### EXERCISE REQUIREMENTS
Find the lines that hold the word "rigid" and return them.

### ENTRIES
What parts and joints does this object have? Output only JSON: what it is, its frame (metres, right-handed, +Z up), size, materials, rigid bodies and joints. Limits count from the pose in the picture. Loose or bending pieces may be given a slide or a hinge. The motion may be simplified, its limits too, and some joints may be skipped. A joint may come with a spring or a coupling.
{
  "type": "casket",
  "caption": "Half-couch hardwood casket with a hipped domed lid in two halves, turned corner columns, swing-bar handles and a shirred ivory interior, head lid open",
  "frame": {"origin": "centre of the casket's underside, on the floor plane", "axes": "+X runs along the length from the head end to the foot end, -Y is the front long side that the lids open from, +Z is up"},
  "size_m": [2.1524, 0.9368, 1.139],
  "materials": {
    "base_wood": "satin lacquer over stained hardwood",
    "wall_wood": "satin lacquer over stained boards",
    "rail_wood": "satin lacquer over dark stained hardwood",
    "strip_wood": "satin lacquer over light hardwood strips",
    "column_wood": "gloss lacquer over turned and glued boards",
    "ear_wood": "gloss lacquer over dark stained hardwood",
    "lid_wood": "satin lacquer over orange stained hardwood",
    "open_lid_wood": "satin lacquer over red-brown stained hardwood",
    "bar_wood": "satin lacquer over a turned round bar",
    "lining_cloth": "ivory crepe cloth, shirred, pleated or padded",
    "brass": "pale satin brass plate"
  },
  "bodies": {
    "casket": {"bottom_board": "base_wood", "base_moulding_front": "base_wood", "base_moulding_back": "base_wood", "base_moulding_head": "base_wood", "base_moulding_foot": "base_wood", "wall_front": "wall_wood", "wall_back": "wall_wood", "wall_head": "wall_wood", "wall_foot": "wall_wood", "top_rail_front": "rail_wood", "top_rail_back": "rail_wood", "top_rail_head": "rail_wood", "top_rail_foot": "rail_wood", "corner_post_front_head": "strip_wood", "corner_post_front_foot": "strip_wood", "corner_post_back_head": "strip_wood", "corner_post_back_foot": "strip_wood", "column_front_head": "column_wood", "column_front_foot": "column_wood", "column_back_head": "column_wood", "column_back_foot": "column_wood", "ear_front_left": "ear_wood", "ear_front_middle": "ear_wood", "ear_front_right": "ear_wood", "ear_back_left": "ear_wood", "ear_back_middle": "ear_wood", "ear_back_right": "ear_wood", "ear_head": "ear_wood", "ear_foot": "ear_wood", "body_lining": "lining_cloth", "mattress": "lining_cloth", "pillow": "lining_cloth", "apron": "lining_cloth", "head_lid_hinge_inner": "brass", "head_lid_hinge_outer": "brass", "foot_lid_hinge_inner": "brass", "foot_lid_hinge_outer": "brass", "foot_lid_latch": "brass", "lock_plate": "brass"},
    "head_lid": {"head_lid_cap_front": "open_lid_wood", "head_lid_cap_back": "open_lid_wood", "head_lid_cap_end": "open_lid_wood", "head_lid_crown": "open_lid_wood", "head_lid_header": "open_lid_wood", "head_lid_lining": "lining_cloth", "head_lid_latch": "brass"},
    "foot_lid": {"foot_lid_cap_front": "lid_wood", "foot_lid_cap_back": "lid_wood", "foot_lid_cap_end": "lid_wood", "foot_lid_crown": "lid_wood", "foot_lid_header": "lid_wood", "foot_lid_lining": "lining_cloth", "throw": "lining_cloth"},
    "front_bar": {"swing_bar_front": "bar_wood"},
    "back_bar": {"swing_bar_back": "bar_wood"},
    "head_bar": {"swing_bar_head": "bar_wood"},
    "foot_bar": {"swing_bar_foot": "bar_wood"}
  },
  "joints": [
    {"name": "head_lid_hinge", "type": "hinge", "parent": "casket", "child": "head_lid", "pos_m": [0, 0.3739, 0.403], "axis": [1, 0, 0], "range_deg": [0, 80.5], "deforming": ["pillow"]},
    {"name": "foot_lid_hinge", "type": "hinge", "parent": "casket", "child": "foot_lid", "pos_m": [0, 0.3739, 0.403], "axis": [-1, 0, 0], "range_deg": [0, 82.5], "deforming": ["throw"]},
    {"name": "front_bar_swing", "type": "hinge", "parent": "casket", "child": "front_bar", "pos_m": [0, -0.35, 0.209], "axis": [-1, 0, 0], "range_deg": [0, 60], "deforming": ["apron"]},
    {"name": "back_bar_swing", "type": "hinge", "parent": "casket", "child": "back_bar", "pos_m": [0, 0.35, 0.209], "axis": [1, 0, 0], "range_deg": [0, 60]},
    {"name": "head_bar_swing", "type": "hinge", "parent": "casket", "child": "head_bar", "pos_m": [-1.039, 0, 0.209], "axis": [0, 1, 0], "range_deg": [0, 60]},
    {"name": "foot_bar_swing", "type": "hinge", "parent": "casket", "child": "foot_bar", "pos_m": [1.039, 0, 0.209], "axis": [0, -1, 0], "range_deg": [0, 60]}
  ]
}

* * *

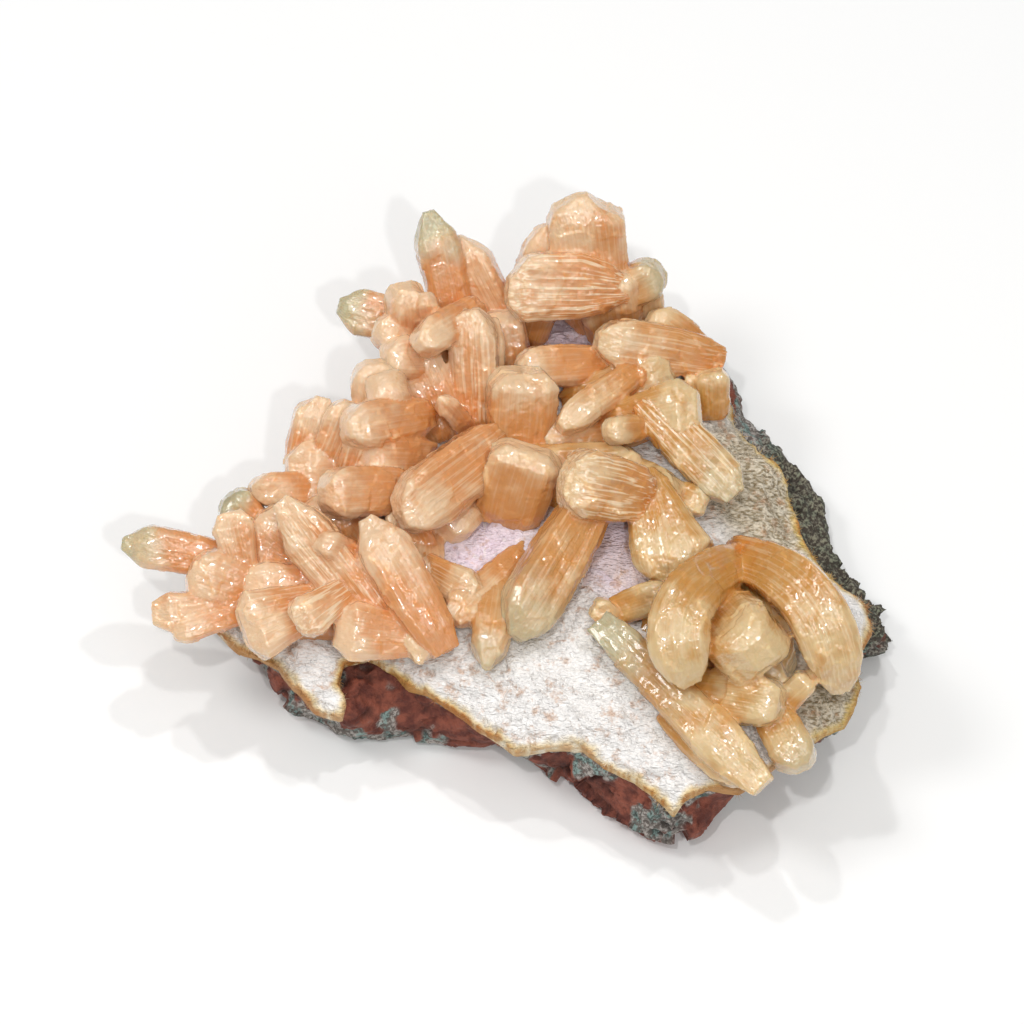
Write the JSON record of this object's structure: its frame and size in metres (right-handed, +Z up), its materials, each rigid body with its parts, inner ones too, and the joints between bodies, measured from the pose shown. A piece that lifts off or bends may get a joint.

...

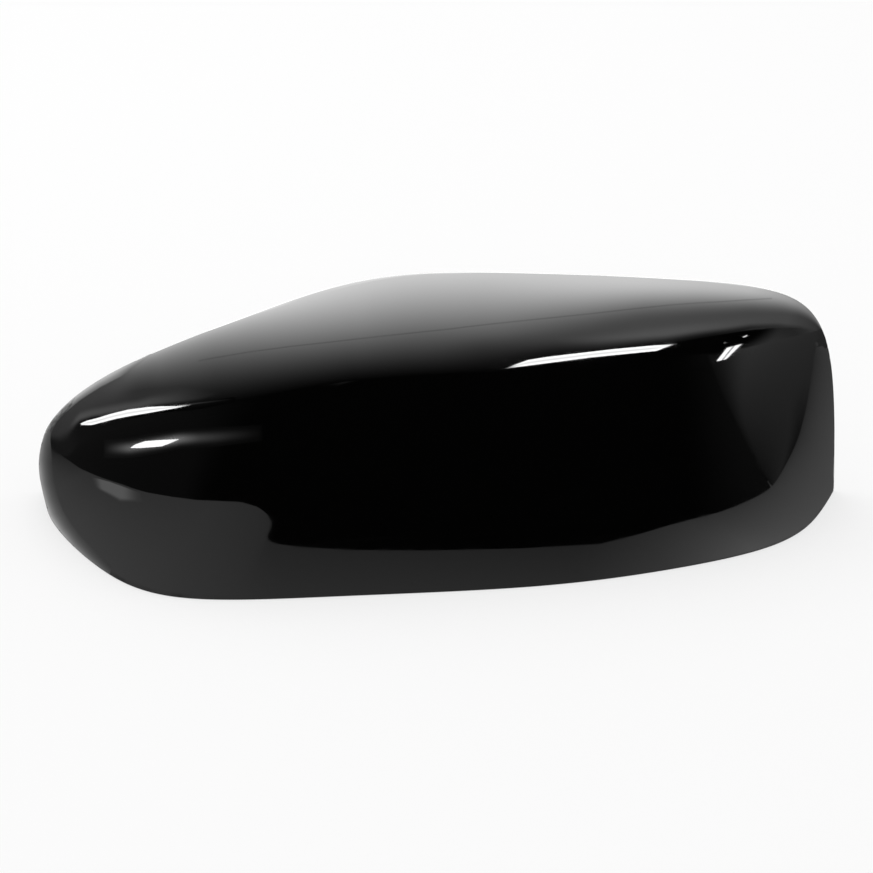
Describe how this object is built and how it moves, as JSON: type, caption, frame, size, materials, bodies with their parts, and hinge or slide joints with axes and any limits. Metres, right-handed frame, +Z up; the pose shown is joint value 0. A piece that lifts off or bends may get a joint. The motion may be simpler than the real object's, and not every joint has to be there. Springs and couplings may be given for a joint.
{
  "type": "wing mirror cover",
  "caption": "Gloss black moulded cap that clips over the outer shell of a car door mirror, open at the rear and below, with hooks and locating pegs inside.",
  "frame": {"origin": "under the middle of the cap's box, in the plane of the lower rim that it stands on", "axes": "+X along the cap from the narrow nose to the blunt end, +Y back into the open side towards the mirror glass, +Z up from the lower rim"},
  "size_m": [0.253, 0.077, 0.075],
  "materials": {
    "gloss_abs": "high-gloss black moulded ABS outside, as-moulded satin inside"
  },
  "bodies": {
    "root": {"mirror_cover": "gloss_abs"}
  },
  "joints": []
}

### EXPECTED OUTPUT
What parts and joints does this object have? Output only JSON: what it is, its frame (metres, right-handed, +Z up), size, materials, rigid bodies and joints. Limits count from the pose in the picture. Loose or bending pieces may be given a slide or a hinge. The motion may be simplified, its limits too, and some joints may be skipped. A joint may come with a spring or a coupling.
Write the JSON record of this object's structure: its frame and size in metres (right-handed, +Z up), its materials, each rigid body with its parts, inner ones too, and the joints between bodies, measured from the pose shown. A piece that lifts off or bends may get a joint.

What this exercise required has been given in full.